[II-SY5-4] 光干渉断層像(optical coherence tomography; OCT)による肺血管病態の評価
Keywords:光干渉断層像, 肺動脈, optical coherence tomography
【背景】肺循環の評価には肺動脈圧・肺血管抵抗、薬剤反応性試験などが用いられ、病理学的診断による重症度判定は困難で診療上の利用は少ない。我々は光干渉断層像(OCT)を用いて肺血管の病理学的観察を行っている。肺動脈壁厚(内中膜厚)および血管外膜におけるVasa Vasorum(VV)の増生を小児心疾患症例において評価してきた。OCTによる肺血管病変進行の定量化は予後予測や加療による病態変化観察に有用である。【方法】肺動脈性肺高血圧症、左右短絡を有する先天性心疾患、Fontan術前後などの症例を対象としてILUMEN FD-OCT Imaging System (Abbott) を用いて肺動脈を観察した。肺動脈壁厚(内中膜厚)や外膜におけるVV面積率(VV area ratio)などを計測した。
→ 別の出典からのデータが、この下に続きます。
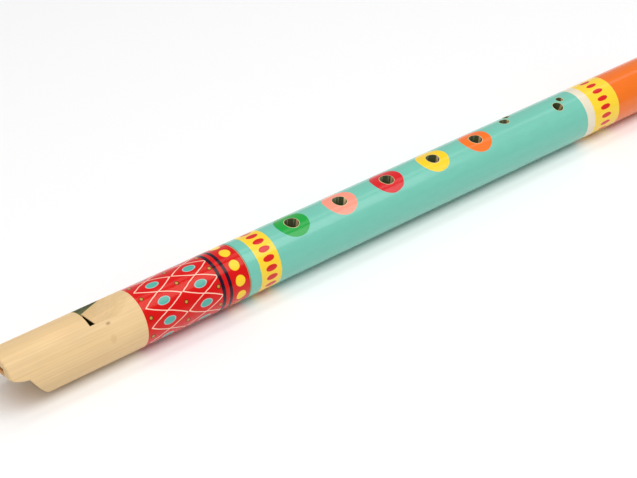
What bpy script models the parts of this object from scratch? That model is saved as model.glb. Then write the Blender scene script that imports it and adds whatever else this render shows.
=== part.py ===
"""Painted wooden soprano recorder: a straight tube in two joints, a pressed-in block and a cork-lapped tenon.

The tube lies along X with its mouthpiece at -X, its finger holes facing +Z and its lowest line on Z = 0.
A station is a distance along the tube from the mouthpiece tip. An angle round the tube is measured from the
finger-hole line, and grows towards the player's right, which is -Y. All sizes are in metres.
"""
import math

import bmesh
import bpy
from mathutils import Matrix, Vector

MM = 0.001

# The tube
TOTAL_LENGTH = 325.0 * MM
OUTER_RADIUS = 10.25 * MM
BORE_RADIUS = 5.5 * MM
HEAD_LENGTH = 95.0 * MM
HEAD_TURN = math.radians(-10.0)  # the head stands turned to the player's left of the hole line
TURNED_SIDES = 72
EDGE_BREAK = 0.25 * MM
TIP_ROUNDING = 0.7 * MM
FOOT_ROUNDING = 1.0 * MM
FOOT_BORE_ROUNDING = 0.6 * MM
ROUNDING_STEPS = 3

# How closely pieces fit
SEAM_GAP = 0.3 * MM
FIT_GAP = 0.3 * MM

# Tenon, socket and cork
TENON_LENGTH = 22.0 * MM
TENON_RADIUS = 8.0 * MM
TENON_CHAMFER = 0.6 * MM
CORK_LENGTH = 12.0 * MM
CORK_THICKNESS = 0.7 * MM
CORK_EDGE = 0.2 * MM
CORK_FROM_SHOULDER = 4.5 * MM
SOCKET_CHAMFER = 0.5 * MM

# Windway, window and labium
WINDOW_START = 32.6 * MM
WINDOW_LENGTH = 4.2 * MM
WINDOW_WIDTH = 11.6 * MM
WINDWAY_WIDTH = 10.6 * MM
WINDWAY_FLOOR = 5.6 * MM  # above the tube's axis
WINDWAY_ENTRY_HEIGHT = 1.5 * MM
WINDWAY_EXIT_HEIGHT = 1.2 * MM
WINDWAY_CHAMFER = 0.4 * MM
LABIUM_RISE = 0.3 * MM  # the labium's upper edge above the windway's floor
RAMP_ANGLE = math.radians(17.5)
RAMP_END_WIDTH = 13.0 * MM
UNDERCUT_LENGTH = 8.0 * MM
UNDERCUT_DROP = 1.4 * MM

# Beak, whose underside is cut away in a short lip and a hollow slope
BEAK_TIP_THICKNESS = 5.9 * MM
BEAK_LIP_LENGTH = 6.4 * MM
BEAK_LIP_DROP = 2.1 * MM
BEAK_LIP_HOLLOW = 0.35 * MM
BEAK_LENGTH = 17.0 * MM
BEAK_SLOPE_HOLLOW = 0.9 * MM
BEAK_ARC_STEPS = 6

# Finger holes: station, angle in degrees, diameter
FINGER_HOLES = {
    "left_index": (121.0 * MM, 0.0, 5.4 * MM),
    "left_middle": (143.4 * MM, 0.0, 5.4 * MM),
    "left_ring": (166.3 * MM, 0.0, 5.4 * MM),
    "right_index": (189.5 * MM, 0.0, 5.2 * MM),
    "right_middle": (212.0 * MM, 0.0, 5.2 * MM),
    "right_ring_large": (230.0 * MM, -13.5, 4.0 * MM),
    "right_ring_small": (234.0 * MM, -30.0, 2.8 * MM),
    "little_large": (255.4 * MM, 13.0, 4.4 * MM),
    "little_small": (259.3 * MM, -4.0, 2.9 * MM),
    "thumb": (113.0 * MM, 180.0, 5.4 * MM),
}
HOLE_SIDES = 28

# How far a cutter reaches past the wood it cuts
CLEAR = 2.0 * MM

# Worked out from the sizes above
FACET_TURN = math.pi / TURNED_SIDES
SHOULDER = HEAD_LENGTH + SEAM_GAP
TENON_END = SHOULDER - TENON_LENGTH
SOCKET_RADIUS = TENON_RADIUS + FIT_GAP
SOCKET_BOTTOM = TENON_END - FIT_GAP
CORK_START = SHOULDER - CORK_FROM_SHOULDER - CORK_LENGTH
CORK_END = SHOULDER - CORK_FROM_SHOULDER
CORK_GROOVE_RADIUS = TENON_RADIUS - CORK_THICKNESS - FIT_GAP
WINDOW_END = WINDOW_START + WINDOW_LENGTH
LABIUM_HEIGHT = WINDWAY_FLOOR + LABIUM_RISE
BEAK_TIP_HEIGHT = OUTER_RADIUS - BEAK_TIP_THICKNESS
BEAK_LIP_HEIGHT = BEAK_TIP_HEIGHT - BEAK_LIP_DROP


def clear_scene():
    for obj in list(bpy.data.objects):
        bpy.data.objects.remove(obj, do_unlink=True)


def new_collection(name):
    collection = bpy.data.collections.new(name)
    bpy.context.scene.collection.children.link(collection)
    return collection


def wood_material(name, colour, roughness):
    material = bpy.data.materials.new(name)
    material.use_nodes = True
    shader = material.node_tree.nodes["Principled BSDF"]
    shader.inputs["Base Color"].default_value = (*colour, 1.0)
    shader.inputs["Roughness"].default_value = roughness
    shader.inputs["Metallic"].default_value = 0.0
    return material


def tube_axis(name, turn):
    """An empty on the tube's axis at the mouthpiece tip, so that children are placed by station."""
    axis = bpy.data.objects.new(name, None)
    axis.empty_display_size = OUTER_RADIUS
    axis.location = (-TOTAL_LENGTH / 2, 0.0, OUTER_RADIUS)
    axis.rotation_euler.x = turn
    bpy.context.scene.collection.objects.link(axis)
    return axis


def place(name, mesh, axis, collection, material=None):
    obj = bpy.data.objects.new(name, mesh)
    obj.parent = axis
    collection.objects.link(obj)
    if material:
        mesh.materials.append(material)
    return obj


def as_cutter(obj):
    obj.hide_render = True
    obj.display_type = "WIRE"
    return obj


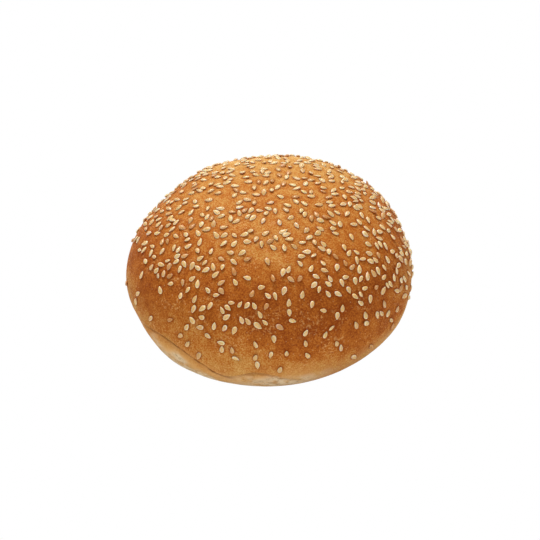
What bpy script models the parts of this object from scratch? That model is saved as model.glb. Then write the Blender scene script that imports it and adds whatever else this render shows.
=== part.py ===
"""Sesame burger bun, uncut, standing on its flat base.

The frame's origin is the centre of the base, +Z is up, and the side at -Y is the front.
Lengths are metres. Azimuths are degrees round +Z from +X, so the front is at -90.
"""

import random
from math import acos, asin, atan2, cos, degrees, exp, pi, radians, sin, sqrt

import bmesh
import bpy
from mathutils import Matrix, Vector, noise

# The turned form: a domed crown above the belly, and a flank that runs in to the base
BELLY_RADIUS = 0.0550
BELLY_HEIGHT = 0.0198
CROWN_HEIGHT = 0.0560
BASE_RADIUS = 0.0420
CROWN_POWER = 2.05  # 2 is an ellipse, and more is fuller at the shoulder
FLANK_POWER = 1.87

# What the oven made uneven
CROWN_LEAN = 0.0030  # of the crown's top, towards +X
OVAL = 0.009  # of the radius
OVAL_AZIMUTH = 32.0
LUMP_SIZE = 0.024
LUMP_HEIGHT = 0.0006
LEVEL_BELOW = 0.008  # the lumps and swellings fade out below this height, so that the base stays flat
# Broad swellings and hollows: azimuth and rise from the belly's middle, reach, all in degrees, and height
SWELLINGS = (
    (148.0, 15.0, 17.0, -0.0013),
    (-156.0, -9.0, 12.0, -0.0010),
    (-133.0, -19.0, 6.0, 0.0006),
    (-118.0, -13.0, 14.0, 0.0007),
    (-20.0, -7.0, 13.0, 0.0009),
    (12.0, 10.0, 12.0, -0.0007),
)

# The browned crust ends in a fold above the pale flank, high at the front left and low at the front right
EDGE_HEIGHT = 0.0142
# Where the edge runs higher or lower: azimuth and reach in degrees, and the rise
EDGE_BENDS = (
    (-130.0, 24.0, 0.0059),
    (-107.0, 7.5, -0.0038),
    (-93.0, 10.0, 0.0020),
    (-48.0, 34.0, -0.0100),
)
EDGE_WAVE = 0.0010
EDGE_WAVES = 7
# Each stretch where the fold is open: its middle azimuth, half its length in degrees, and its depth
FOLDS = ((-127.0, 21.0, 0.0013), (-92.0, 12.0, 0.0007), (70.0, 34.0, 0.0009), (158.0, 18.0, 0.0007))
FOLD_LIP = 0.0026  # how far above the edge the crust swells
FOLD_LIP_SHARE = 0.45  # of the fold's depth: how far it swells
FOLD_GROOVE = 0.0013  # how far below the edge the groove is deepest
FOLD_END = 0.0052  # how far below the edge the groove ends

# Faceting of the body
SEGMENTS = 50
CROWN_RINGS = 12  # from the top to the crust's edge
GROOVE_RINGS = 2
FLANK_RINGS = 3  # the last is the base's rim

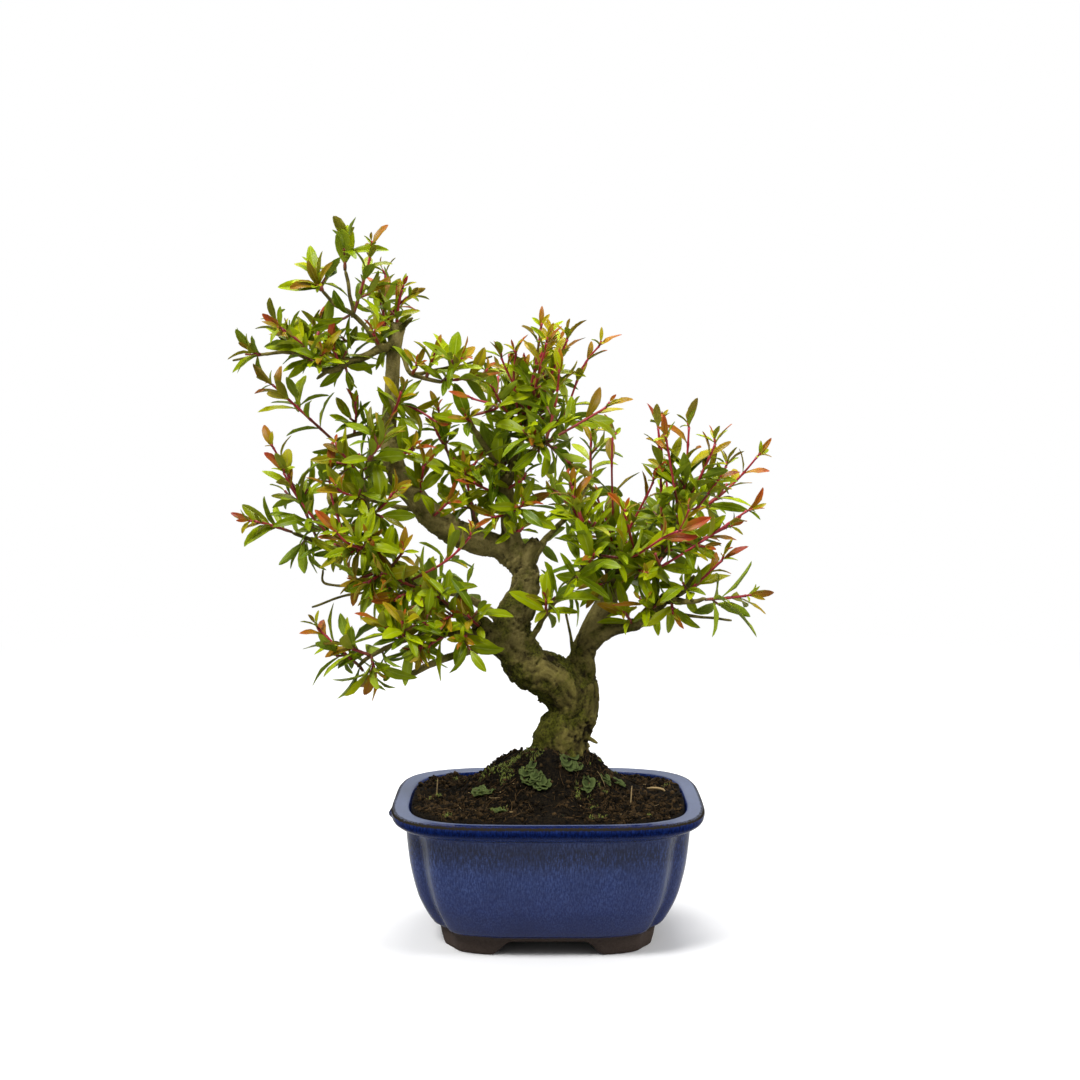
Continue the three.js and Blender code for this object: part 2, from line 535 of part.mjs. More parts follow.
// One three-cornered section of a leaf: its left edge, its keel and its right edge.
function leafSection({ root, way, upper, length, curl }, share, half) {
  const middle = root.clone()
    .addScaledVector(way, (length * Math.sin(curl * share)) / curl)
    .addScaledVector(upper, (-length * (1 - Math.cos(curl * share))) / curl);
  if (half === 0) return [middle.toArray()];
  const side = way.clone().cross(upper);
  const left = middle.clone().addScaledVector(side, half).addScaledVector(upper, 0.15 * half);
  const right = middle.clone().addScaledVector(side, -half).addScaledVector(upper, 0.15 * half);
  return [left.toArray(), middle.clone().addScaledVector(upper, -LEAF_KEEL).toArray(), right.toArray()];
}

function leafSections(place) {
  const widest = (place.length * LEAF_WIDTH_RATIO) / 2;
  const rings = LEAF_STATIONS.map(([share, wide]) => leafSection(place, share, wide * widest));
  return [...rings, leafSection(place, 1, 0)];
}

// A leaf as a solid of its own, from a share of its length, to try whether it crosses anything.
function trialLeaf(place, fromShare) {
  return loft([leafSection(place, fromShare, STEM_RADIUS), ...leafSections(place)]);
}

function stemRing(curve, share, spin, grow) {
  const axes = stemAxes(curve, share);
  const radius = THREE.MathUtils.lerp(STEM_RADIUS, STEM_TIP_RADIUS, share) + grow;
  return [-1, 1, 3, 5].map((eighth) =>
    curve.getPoint(share).addScaledVector(turned(axes, spin + (eighth * Math.PI) / 4), radius).toArray());
}

// A spray is one closed skin. The stem is a four-sided tube with a short stretch at each pair, and
// a leaf stands on one face of that stretch, so its foot is part of the stem's skin.
function sprayShares(curve, places, start) {
  const half = NODE_HALF / curve.getLength();
  const shares = [start];
  for (const { share } of places) {
    const low = share - half;
    if (share < places.at(-1).share && low > shares.at(-1) + half / 2) shares.push(low, share + half);
  }
  return [...shares, places.at(-1).share];
}

function bareStem(curve, places, start, grow) {
  return loft(sprayShares(curve, places, start).map((share) => stemRing(curve, share, places[0].spin, grow)));
}

function sprayBody(curve, places, kept, start) {
  const shares = sprayShares(curve, places, start);
  const rings = shares.map((share) => stemRing(curve, share, places[0].spin, 0));
  const positions = rings.flat(2);
  const faces = [0, 3, 2, 0, 2, 1];
  const addRing = (ring) => {
    positions.push(...ring.flat());
    return positions.length / 3 - ring.length;
  };
  // Closes the face with corners a, b (low) and c, d (high), or grows a leaf from it.
  const closeFace = (a, b, c, d, place) => {
    if (!place) {
      faces.push(a, b, c, a, c, d);
      return;
    }
    const [first, second, tip] = leafSections(place).map(addRing);
    const [left, keel, right] = [first, first + 1, first + 2];
    faces.push(d, left, right, d, right, c, d, a, left, a, keel, left);
    faces.push(a, b, keel, b, right, keel, b, c, right);
    for (let corner = 0; corner < 3; corner++) {
      const next = (corner + 1) % 3;
      faces.push(first + corner, first + next, second + next, first + corner, second + next, second + corner);
      faces.push(second + corner, second + next, tip);
    }
  };
  for (let r = 0; r + 1 < rings.length; r++) {
    const atPair = r % 2 === 1 && r + 2 < rings.length;
    const middleShare = (shares[r] + shares[r + 1]) / 2;
    for (let face = 0; face < 4; face++) {
      const next = (face + 1) % 4;
      const place = atPair
        ? kept.find((leaf) => leaf.face === face && Math.abs(leaf.share - middleShare) < 1e-6)
        : undefined;
      closeFace(4 * r + face, 4 * r + next, 4 * (r + 1) + next, 4 * (r + 1) + face, place);
    }
  }
  const end = 4 * (rings.length - 1);
  closeFace(end, end + 1, end + 2, end + 3, kept.find((leaf) => leaf.share === places.at(-1).share));
  return new wasm.Manifold(new wasm.Mesh({
    numProp: 3,
    vertProperties: new Float32Array(positions),
    triVerts: new Uint32Array(faces),
  }));
}

const crosses = (solid, others) => {
  const box = solid.boundingBox();
  return others.some((other) => boxesMeet(box, other.box) && !solid.intersect(other.solid).isEmpty());
};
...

【結果】先天性心疾患症例における肺動脈内中膜壁厚は平均肺動脈圧と正相関を認め、肺動脈コンプライアンスとは負相関が認められた。肺動脈性肺高血圧症例においては顕著な肺動脈壁の肥厚が確認された。フォンタン循環における肺動脈病変を確認するために両方向性グレン術後患者(BDG群)、フォンタン手術後患者(Fontan群)の記録を施行した。肺動脈内中膜壁厚は、BDG群、Fontan群ともに正常対照群とは有意差は認められなかった。BDG群はControl群に比して肺動脈外膜vasa vasorum (VV)が有意に発達していた。Fontan群ではBDG群よりもVVの発達は低下傾向を示した。さらにFontan術後長期群では短期群と比較して肺動脈内中膜壁厚は有意に低下し、VVの発達も軽減していた。さらに、これら肺動脈周囲のVVの増生や形態は3D画像を用いて形態や発達を明瞭に示すことが可能であり、BDG群、Fontan群のVVは太く蛇行しており形態的にも相違があることが確認できた。【結語】肺動脈内中膜壁厚、VVの増生や形態変化などのOCT画像評価は肺血管リモデリングや重症度評価、治療効果などの臨床的有用性があるものと考えた。